## TO DO
Copy the data exactly from the line that contains "const matShape = new THREE.BufferGeometry();" through the line that contains "if empty is", keeping both end lines and leaving out everything else.
________
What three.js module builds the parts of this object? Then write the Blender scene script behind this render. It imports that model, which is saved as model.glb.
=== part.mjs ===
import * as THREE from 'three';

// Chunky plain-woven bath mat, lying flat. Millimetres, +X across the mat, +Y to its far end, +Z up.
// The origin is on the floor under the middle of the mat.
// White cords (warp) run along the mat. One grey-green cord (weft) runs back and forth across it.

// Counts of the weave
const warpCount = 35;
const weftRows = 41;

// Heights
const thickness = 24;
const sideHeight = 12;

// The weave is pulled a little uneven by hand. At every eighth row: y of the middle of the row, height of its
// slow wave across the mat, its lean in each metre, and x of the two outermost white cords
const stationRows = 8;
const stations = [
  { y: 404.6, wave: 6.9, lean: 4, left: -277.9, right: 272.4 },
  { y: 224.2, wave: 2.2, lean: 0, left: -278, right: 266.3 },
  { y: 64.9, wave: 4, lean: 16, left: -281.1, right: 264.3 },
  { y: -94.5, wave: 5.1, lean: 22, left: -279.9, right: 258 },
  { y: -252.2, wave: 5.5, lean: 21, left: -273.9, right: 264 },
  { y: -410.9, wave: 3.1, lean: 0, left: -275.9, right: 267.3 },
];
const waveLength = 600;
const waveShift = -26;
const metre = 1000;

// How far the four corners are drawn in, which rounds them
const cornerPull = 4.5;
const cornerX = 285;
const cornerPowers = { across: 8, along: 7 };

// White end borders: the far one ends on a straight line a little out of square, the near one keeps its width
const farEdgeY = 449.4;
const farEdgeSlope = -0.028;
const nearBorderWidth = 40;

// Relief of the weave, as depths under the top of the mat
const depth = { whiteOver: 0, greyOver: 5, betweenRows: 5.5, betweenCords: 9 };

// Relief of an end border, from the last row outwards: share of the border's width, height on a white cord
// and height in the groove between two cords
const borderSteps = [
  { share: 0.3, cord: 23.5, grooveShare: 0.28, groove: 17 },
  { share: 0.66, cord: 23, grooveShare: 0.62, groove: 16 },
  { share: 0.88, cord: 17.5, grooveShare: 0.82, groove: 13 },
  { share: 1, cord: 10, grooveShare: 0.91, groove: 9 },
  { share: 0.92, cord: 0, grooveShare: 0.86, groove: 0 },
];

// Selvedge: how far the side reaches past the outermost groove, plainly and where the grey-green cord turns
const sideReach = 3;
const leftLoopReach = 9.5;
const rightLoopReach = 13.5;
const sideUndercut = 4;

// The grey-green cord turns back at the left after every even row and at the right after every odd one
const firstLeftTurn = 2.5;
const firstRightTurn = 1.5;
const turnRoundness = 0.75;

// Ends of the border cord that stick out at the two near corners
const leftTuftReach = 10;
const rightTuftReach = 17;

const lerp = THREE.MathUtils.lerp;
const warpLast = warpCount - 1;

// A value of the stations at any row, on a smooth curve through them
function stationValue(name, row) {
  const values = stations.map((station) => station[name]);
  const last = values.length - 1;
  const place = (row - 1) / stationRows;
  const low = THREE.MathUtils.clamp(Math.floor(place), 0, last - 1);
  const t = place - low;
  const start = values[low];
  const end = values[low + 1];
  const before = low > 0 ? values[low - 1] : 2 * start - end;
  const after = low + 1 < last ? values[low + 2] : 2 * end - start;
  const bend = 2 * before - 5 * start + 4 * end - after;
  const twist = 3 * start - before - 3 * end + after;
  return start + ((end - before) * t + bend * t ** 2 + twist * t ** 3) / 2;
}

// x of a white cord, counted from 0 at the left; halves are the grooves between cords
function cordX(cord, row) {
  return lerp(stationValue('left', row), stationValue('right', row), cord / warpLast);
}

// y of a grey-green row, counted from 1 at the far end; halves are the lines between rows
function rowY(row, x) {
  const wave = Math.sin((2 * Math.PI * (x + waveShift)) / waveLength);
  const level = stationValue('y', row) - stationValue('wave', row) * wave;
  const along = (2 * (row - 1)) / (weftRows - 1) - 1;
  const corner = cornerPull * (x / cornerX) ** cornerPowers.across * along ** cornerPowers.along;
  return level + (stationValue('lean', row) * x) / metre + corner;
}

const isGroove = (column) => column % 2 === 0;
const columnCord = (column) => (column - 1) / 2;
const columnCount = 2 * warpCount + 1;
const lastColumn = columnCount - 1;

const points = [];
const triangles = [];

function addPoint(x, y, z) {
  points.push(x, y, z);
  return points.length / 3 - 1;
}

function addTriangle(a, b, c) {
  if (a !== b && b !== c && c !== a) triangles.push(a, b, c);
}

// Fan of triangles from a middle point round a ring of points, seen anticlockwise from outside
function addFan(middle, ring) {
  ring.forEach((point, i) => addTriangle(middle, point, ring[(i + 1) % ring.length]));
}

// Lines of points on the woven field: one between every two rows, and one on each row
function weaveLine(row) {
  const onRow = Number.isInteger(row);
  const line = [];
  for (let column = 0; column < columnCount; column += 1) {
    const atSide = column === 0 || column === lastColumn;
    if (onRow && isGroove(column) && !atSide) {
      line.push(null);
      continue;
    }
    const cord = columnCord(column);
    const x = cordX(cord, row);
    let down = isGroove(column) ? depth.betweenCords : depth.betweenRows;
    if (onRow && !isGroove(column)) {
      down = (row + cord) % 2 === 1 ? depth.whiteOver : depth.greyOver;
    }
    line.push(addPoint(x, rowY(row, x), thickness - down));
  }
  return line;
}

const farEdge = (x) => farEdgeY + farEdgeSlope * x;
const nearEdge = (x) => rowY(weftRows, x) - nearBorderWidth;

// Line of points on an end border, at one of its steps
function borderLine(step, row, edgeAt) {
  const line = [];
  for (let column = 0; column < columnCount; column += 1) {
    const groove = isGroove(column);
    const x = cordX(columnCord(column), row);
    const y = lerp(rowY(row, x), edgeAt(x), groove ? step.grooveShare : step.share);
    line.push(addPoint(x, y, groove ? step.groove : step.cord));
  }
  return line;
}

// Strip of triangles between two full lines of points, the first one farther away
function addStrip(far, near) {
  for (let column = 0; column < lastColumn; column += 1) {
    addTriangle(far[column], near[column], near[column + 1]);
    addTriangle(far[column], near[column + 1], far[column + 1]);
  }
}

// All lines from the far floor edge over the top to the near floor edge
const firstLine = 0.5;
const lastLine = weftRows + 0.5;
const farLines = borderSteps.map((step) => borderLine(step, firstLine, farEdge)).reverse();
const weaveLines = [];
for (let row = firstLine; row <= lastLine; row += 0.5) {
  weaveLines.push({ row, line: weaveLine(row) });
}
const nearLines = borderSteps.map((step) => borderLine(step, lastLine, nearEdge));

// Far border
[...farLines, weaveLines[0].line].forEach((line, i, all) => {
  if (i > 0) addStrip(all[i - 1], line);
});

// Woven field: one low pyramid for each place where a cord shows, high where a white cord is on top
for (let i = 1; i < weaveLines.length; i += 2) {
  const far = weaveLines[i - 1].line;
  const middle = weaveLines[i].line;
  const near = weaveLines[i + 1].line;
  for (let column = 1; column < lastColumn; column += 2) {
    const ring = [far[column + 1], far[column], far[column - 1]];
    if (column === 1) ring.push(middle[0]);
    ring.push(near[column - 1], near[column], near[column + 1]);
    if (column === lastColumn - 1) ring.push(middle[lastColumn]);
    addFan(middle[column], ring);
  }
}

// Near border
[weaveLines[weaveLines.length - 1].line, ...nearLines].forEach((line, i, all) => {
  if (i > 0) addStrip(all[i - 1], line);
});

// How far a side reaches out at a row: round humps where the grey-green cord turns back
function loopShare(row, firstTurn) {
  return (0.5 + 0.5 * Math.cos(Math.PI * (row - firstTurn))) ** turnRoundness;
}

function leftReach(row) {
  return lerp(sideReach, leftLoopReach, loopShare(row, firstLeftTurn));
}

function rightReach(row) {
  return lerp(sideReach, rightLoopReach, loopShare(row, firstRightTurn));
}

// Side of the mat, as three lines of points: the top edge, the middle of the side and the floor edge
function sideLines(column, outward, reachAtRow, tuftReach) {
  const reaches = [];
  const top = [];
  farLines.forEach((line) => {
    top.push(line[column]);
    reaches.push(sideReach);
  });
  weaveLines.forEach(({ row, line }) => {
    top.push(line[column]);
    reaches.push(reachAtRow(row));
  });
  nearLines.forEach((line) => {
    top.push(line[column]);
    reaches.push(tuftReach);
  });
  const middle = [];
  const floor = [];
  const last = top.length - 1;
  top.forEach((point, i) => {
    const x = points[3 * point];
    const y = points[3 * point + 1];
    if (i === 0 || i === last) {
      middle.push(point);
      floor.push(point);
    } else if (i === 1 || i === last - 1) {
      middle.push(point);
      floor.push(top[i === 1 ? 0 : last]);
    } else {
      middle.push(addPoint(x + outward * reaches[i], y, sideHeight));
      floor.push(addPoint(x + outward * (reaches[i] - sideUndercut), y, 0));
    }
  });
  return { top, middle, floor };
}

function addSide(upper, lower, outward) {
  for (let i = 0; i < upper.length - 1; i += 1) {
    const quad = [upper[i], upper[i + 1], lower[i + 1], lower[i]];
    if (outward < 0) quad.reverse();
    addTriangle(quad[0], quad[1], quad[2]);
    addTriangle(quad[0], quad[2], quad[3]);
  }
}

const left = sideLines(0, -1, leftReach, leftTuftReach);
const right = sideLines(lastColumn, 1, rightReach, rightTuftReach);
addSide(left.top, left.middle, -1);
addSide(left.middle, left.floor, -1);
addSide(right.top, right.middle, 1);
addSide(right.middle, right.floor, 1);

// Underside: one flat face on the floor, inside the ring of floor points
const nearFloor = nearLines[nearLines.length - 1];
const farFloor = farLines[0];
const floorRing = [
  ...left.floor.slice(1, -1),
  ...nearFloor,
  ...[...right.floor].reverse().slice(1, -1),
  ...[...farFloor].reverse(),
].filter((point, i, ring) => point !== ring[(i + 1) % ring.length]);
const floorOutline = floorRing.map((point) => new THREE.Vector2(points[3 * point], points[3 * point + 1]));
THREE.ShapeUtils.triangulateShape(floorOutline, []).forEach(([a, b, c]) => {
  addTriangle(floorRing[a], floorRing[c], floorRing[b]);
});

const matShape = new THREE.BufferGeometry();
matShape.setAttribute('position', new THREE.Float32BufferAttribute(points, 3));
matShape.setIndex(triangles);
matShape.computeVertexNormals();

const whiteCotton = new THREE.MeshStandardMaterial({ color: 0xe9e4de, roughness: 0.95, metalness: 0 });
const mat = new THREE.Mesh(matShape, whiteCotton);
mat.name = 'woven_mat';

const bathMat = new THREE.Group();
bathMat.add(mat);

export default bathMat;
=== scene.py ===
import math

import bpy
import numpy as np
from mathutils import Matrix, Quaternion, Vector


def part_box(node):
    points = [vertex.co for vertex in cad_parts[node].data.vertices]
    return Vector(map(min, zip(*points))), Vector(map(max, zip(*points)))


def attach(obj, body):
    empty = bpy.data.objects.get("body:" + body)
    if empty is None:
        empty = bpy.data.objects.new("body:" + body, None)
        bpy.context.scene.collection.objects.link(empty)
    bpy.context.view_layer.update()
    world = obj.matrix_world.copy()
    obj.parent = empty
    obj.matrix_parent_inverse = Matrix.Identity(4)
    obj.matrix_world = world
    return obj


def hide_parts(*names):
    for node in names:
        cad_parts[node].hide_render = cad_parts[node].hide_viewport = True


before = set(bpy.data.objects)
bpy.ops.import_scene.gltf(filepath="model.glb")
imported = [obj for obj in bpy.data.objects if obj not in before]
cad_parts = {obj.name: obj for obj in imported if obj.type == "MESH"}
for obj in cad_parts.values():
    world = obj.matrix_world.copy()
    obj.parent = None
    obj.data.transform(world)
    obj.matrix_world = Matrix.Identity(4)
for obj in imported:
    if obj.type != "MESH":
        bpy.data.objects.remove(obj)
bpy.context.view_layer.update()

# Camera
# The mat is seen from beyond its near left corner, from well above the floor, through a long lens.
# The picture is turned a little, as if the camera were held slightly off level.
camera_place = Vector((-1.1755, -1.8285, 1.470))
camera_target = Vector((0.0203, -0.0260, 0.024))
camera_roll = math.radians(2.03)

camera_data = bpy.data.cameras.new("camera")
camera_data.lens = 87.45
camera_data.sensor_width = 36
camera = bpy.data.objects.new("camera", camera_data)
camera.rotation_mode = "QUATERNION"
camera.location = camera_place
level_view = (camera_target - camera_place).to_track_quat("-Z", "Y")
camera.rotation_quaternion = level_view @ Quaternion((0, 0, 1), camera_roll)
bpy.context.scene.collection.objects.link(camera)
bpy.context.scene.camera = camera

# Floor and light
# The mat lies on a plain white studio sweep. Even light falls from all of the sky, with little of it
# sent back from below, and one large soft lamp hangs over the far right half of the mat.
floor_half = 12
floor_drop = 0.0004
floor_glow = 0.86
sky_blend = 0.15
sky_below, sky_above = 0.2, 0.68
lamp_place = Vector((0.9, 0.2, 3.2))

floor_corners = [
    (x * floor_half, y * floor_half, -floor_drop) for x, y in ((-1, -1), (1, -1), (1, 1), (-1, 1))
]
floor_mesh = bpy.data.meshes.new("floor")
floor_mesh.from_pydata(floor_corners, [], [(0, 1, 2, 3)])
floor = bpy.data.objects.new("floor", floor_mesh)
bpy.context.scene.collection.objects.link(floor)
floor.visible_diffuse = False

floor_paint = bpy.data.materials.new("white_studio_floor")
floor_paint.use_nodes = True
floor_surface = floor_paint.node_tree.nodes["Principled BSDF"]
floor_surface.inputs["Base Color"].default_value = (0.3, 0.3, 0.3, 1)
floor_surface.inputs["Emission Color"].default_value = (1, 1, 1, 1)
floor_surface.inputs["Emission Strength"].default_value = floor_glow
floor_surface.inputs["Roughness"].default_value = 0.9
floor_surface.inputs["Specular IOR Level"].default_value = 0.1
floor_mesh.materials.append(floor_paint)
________
## CORRECT OUTPUT
const matShape = new THREE.BufferGeometry();
matShape.setAttribute('position', new THREE.Float32BufferAttribute(points, 3));
matShape.setIndex(triangles);
matShape.computeVertexNormals();

const whiteCotton = new THREE.MeshStandardMaterial({ color: 0xe9e4de, roughness: 0.95, metalness: 0 });
const mat = new THREE.Mesh(matShape, whiteCotton);
mat.name = 'woven_mat';

const bathMat = new THREE.Group();
bathMat.add(mat);

export default bathMat;
=== scene.py ===
import math

import bpy
import numpy as np
from mathutils import Matrix, Quaternion, Vector


def part_box(node):
    points = [vertex.co for vertex in cad_parts[node].data.vertices]
    return Vector(map(min, zip(*points))), Vector(map(max, zip(*points)))


def attach(obj, body):
    empty = bpy.data.objects.get("body:" + body)
    if empty is None:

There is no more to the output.